Coincheck’in iş gelişim yöneticisi Kaga Kawabata geçtiğimiz yıl Reuters‘a verdiği röportajda FSA’nın uygulayacağı düzenlemeleri küçümsemişti ve o zamanlarda borsa bu düzenlemelere kayıt olmaya hazırlanıyordu.
Kawabata şöyle söylemişti:
“Bir bilgileri yok. Her yıl birileri harekete geçiyor ve bunları eğitmek çok zor oluyor.”
FSA geçen hafta yaptığı açıklamada Coincheck’e onay vermeme sebebinin bir kısmının borsanın sistemlerindeki zayıflıklar olduğunu söyledi ancak diğer sebepler hakkında bir şey söylemedi. FSA sistemdeki bu zayıflıklara rağmen Coincheck’in hizmet vermeye devam etmesine izin vermiş ve sistemdeki zayıflıkların net bir zaman dilimi vermeden giderilmesini istemişti.
Sektörün içindeki bazı isimlere göre burada doğrudan FSA’yı da suçlamak pek doğru olmaz.

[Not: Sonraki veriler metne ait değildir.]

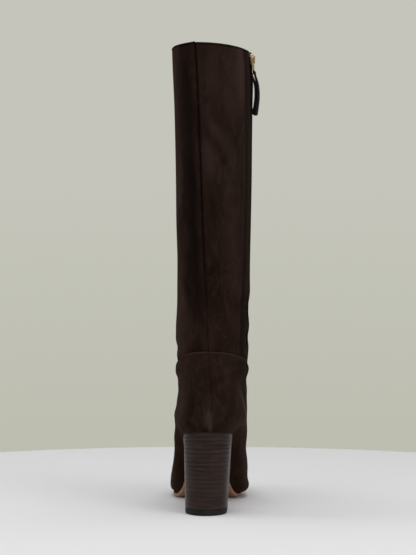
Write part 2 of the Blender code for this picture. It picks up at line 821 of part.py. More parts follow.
def build_zip(form, boot):
    """Build the two tapes, the closed chain and its stops."""
    tape_low = ZIP_BOTTOM - TAPE_TAIL
    tape_high = BOOT_HEIGHT - TAPE_TAIL / 3
    for name, side in (("zip_tape_front", 1), ("zip_tape_back", -1)):
        offsets = [side * (TAPE_SPLIT / 2 + TAPE_WIDTH * share) for share in (0.0, 0.5, 1.0)]
        mesh = strip(name, form, tape_low, tape_high, TAPE_ROWS, offsets, tape_face, tape_back)
        new_object(name, mesh, boot, WOVEN_TAPE)
    half = CHAIN_WIDTH / 2
    low_stop = ZIP_BOTTOM + PIECE_GAP
    high_stop = SLIDER_TOP + PIECE_GAP
    ribbons = (
        ("zip_chain", low_stop + STOP_LENGTH + PIECE_GAP, SLIDER_TOP - SLIDER_LENGTH - PIECE_GAP,
         CHAIN_ROWS, (-half, half), MOULDED_TEETH),
        ("zip_stop_bottom", low_stop, low_stop + STOP_LENGTH, 1, (-half, half), LIGHT_GOLD),
        ("zip_stop_top_front", high_stop, high_stop + STOP_LENGTH, 1, (PIECE_GAP, half), LIGHT_GOLD),
        ("zip_stop_top_back", high_stop, high_stop + STOP_LENGTH, 1, (-half, -PIECE_GAP), LIGHT_GOLD),
    )
    for name, low, high, rows, offsets, finish in ribbons:
        mesh = strip(name, form, low, high, rows, offsets, chain_face, wall_depth)
        new_object(name, mesh, boot, finish)


def zip_matrix(form, height):
    """Return the frame of the slider: +X out of the leg, +Y to the toe, +Z up."""
    point, normal = form.inner_side(HEEL_BACK + ZIP_PLACE, height)
    out = Vector((normal[0], normal[1], 0.0)).normalized()
    up = Vector((0.0, 0.0, 1.0))
    along = up.cross(out)
    frame = Matrix((out, along, up)).transposed().to_4x4()
    frame.translation = Vector(point)
    return frame


def box_outline(width, low, high, radius):
    """Return an upright outline with rounded corners, centred across."""
    half = width / 2
    corners = ((-half, low), (half, low), (half, high), (-half, high))
    return rounded_outline(corners, (radius,) * 4, SMALL_CORNER_STEPS)


def upright_plate(name, outline, low, high):
    """Return a plate that faces out of the leg, between two distances from the outer form."""
    upright = Matrix.Translation(((low + high) / 2, 0, 0)) @ UPRIGHT
    return plate(name, [outline], high - low, upright)


def bridge_outline(low, reach, half_span, radius):
    """Return the outline of the bridge or of its hole, seen from the side."""
    corners = ((low, -half_span), (reach, -half_span), (reach, half_span), (low, half_span))
    radii = (BRIDGE_FOOT_CORNER, radius, radius, BRIDGE_FOOT_CORNER)
    return rounded_outline(corners, radii, BRIDGE_CORNER_STEPS)


def build_slider(form, boot, cutters):
    """Build the zip slider: outer plate, neck and inner plate, with the bridge that holds the pull."""
    frame = zip_matrix(form, SLIDER_TOP - SLIDER_LENGTH / 2)
    half = SLIDER_LENGTH / 2
    outer_face = PLATE_STAND + PLATE_THICKNESS
    outer_outline = box_outline(PLATE_WIDTH, -half, half, PLATE_CORNER)
    outer = upright_plate("zip_slider", outer_outline, PLATE_STAND, outer_face)
    slider = new_object("zip_slider", outer, boot, LIGHT_GOLD)
    slider.matrix_world = frame
    inner_outline = box_outline(
        SLOT_WIDTH - 2 * PIECE_GAP, -INNER_PLATE_HALF_LENGTH, INNER_PLATE_HALF_LENGTH,
        INNER_PLATE_CORNER,
    )
    inner_high = INNER_PLATE_THICKNESS - SHAFT_WALL
    inner = upright_plate("slider_inner", inner_outline, -SHAFT_WALL, inner_high)
    neck_outline = box_outline(NECK_WIDTH, -NECK_HALF_LENGTH, NECK_HALF_LENGTH, NECK_CORNER)
    neck_low = inner_high - INNER_PLATE_THICKNESS / 2
    neck = upright_plate("slider_neck", neck_outline, neck_low, outer_face - PLATE_THICKNESS / 2)
    reach = outer_face + BRIDGE_REACH
    arch = bridge_outline(outer_face - PLATE_THICKNESS / 2, reach, BRIDGE_HALF_SPAN, BRIDGE_CORNER)
    hole = bridge_outline(
        outer_face - PLATE_THICKNESS / 8, reach - BRIDGE_BAR, BRIDGE_HALF_SPAN - BRIDGE_BAR,
        BRIDGE_HOLE_CORNER,
    )
    bridge = plate("slider_bridge", [arch, hole], BRIDGE_WIDTH, SIDE_ON)
    for mesh in (inner, neck, bridge):
        other = cutter(mesh.name, mesh, cutters)
        other.matrix_world = frame
        add_boolean(slider, other, "UNION")
    return frame


def build_pull(frame, boot):
    """Build the puller, which hangs in the bridge, and the leather strap folded through it."""
    outer_face = PLATE_STAND + PLATE_THICKNESS
    hang_out = outer_face + (BRIDGE_REACH - BRIDGE_BAR) / 2
    hang_up = BRIDGE_HALF_SPAN - BRIDGE_BAR - PIECE_GAP - PULL_BAR / 2
    hinge = frame @ Matrix.Translation((hang_out, 0.0, hang_up))
    top = PULL_BAR / 2
    bottom = top - PULL_LENGTH
    outline = rounded_outline(
        ((-PULL_FOOT_WIDTH / 2, bottom), (PULL_FOOT_WIDTH / 2, bottom),
         (PULL_TOP_WIDTH / 2, top), (-PULL_TOP_WIDTH / 2, top)),
        (PULL_FOOT_CORNER, PULL_FOOT_CORNER, PULL_TOP_CORNER, PULL_TOP_CORNER),
        SMALL_CORNER_STEPS,
    )
    eye_width = BRIDGE_WIDTH + 4 * PIECE_GAP
    eye = box_outline(eye_width, -PULL_BAR / 2 - PULL_EYE_LENGTH, -PULL_BAR / 2, PULL_EYE_CORNER)
    slot_low = bottom + PULL_FOOT_BAR
    slot_high = slot_low + STRAP_THICKNESS + 2 * PIECE_GAP
    slot = box_outline(STRAP_WIDTH + 2 * PIECE_GAP, slot_low, slot_high, STRAP_SLOT_CORNER)
    puller_mesh = plate("zip_pull", [outline, eye, slot], PULL_THICKNESS, UPRIGHT)
    puller = new_object("zip_pull", puller_mesh, boot, LIGHT_GOLD)
    puller.matrix_world = hinge
    places = [
        (row["out"] * STRAP_BOW, slot_low - row["down"] * STRAP_LENGTH)
        for row in table(STRAP_COLUMNS, STRAP_LINE)
    ]
    line = closed_curve(places, STRAP_STEPS)
    half = STRAP_THICKNESS / 2
    loop = plate("zip_pull_tab", [moved_line(line, half), moved_line(line, -half)], STRAP_WIDTH, SIDE_ON)
    for vertex in loop.vertices:
        down = max((slot_low - vertex.co.z) / STRAP_LENGTH, 0.0)
        axis = Vector((STRAP_BOW / 2, 0.0, 0.0))
        vertex.co = axis + Matrix.Rotation(STRAP_TWIST * down, 3, "Z") @ (vertex.co - axis)
    strap = new_object("zip_pull_tab", loop, boot, STRAP_LEATHER)
    strap.parent = puller


def main():
    """Clear the scene and build the boot."""
    for item in list(bpy.data.objects):
        bpy.data.objects.remove(item)
    boot = bpy.data.collections.new("knee_high_boot")
    cutters = bpy.data.collections.new("cutters")
    bpy.context.scene.collection.children.link(boot)
    bpy.context.scene.collection.children.link(cutters)
    form = Form(COLUMNS)
    build_wall_pieces(form, boot, cutters)
    build_bottom(form, boot)
    build_zip(form, boot)
    frame = build_slider(form, boot, cutters)
    build_pull(frame, boot)


main()
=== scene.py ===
"""Looks of a knee-high boot for the left foot: suede over a stacked block heel, with an inner zip.

Metres, +Z up. +Y points to the toe and +X to the inner side of the leg, where the zip runs. The
origin is the centre of the heel's ground face. The leather is drawn over one outer form, a stack
of rings from the feather line, where upper and sole meet, to the collar. Creases, seams and edges
are troughs and ridges on that form, and each stands where a hand would find it on the boot.
"""

from __future__ import annotations

import logging
import math
from dataclasses import dataclass
from enum import Enum
from typing import Callable, Sequence

import bmesh
import bpy
import numpy as np
from mathutils import Matrix, Vector
from mathutils.kdtree import KDTree


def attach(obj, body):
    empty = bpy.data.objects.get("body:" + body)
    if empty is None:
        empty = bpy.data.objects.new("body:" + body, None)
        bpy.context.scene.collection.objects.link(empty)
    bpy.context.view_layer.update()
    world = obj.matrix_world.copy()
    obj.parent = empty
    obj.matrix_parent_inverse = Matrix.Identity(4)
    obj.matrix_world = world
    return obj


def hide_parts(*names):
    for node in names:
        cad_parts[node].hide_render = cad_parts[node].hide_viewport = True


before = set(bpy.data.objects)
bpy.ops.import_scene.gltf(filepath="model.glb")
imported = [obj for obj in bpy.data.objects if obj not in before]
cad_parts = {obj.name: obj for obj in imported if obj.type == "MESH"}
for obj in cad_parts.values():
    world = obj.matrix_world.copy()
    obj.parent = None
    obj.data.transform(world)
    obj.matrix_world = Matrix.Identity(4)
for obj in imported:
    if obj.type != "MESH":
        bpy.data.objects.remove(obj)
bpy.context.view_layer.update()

log = logging.getLogger("boot")

Array = np.ndarray
Faces = list[tuple[int, ...]]
Height = Callable[[float], float]
Colour = tuple[float, float, float]
Mesh = bpy.types.Mesh
Material = bpy.types.Material
Socket = bpy.types.NodeSocket


class Body(Enum):
    """The two bodies of the boot: all that stands still, and the zip's hanging pull."""

    BOOT = "boot"
    PULL = "pull"


class Slot(Enum):
    """The record's material slots."""

    SUEDE = "suede"
    SOLE = "sole_leather"
    INSOLE = "insole_leather"
    HEEL = "stacked_heel"
    RUBBER = "heel_rubber"
    TAPE = "zip_tape"
    TEETH = "zip_teeth"
    GOLD = "gold_metal"
    STRAP = "strap_leather"


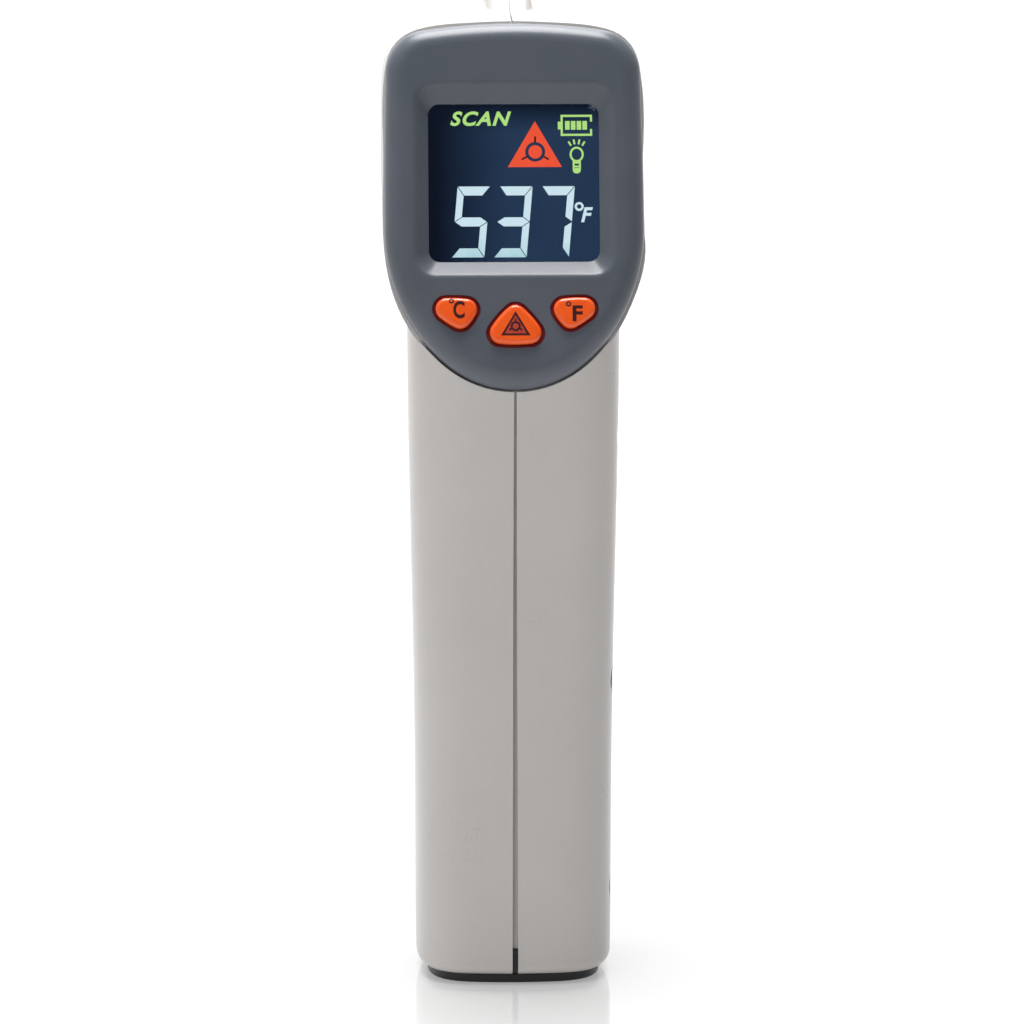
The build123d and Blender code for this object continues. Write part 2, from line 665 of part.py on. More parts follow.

FSA, Coincheck’in zayıf olduğunu bilmesine rağmen ayakta kalmasına izin verdi vermesine ancak bazı isimlere göre FSA, Coincheck’e göz yummak zorundaydı. Çünkü Coincheck artık o kadar büyük hale gelmişti ki FSA, Coincheck’in hizmetlerine bir son veremezdi.
Sektörün organlarından olan Japonya Kripto Para İşleri Derneği’nin avukatı ve danışmanı Masakazu Masujima konu hakkında şöyle konuştu:
“Tüketiciler memnun olmazlardı. Coincheck’i kapatmak politik olarak zordu. (FSA) bu yüzden Coincheck’in sistemlerini geliştirmesini isteyip durdu.”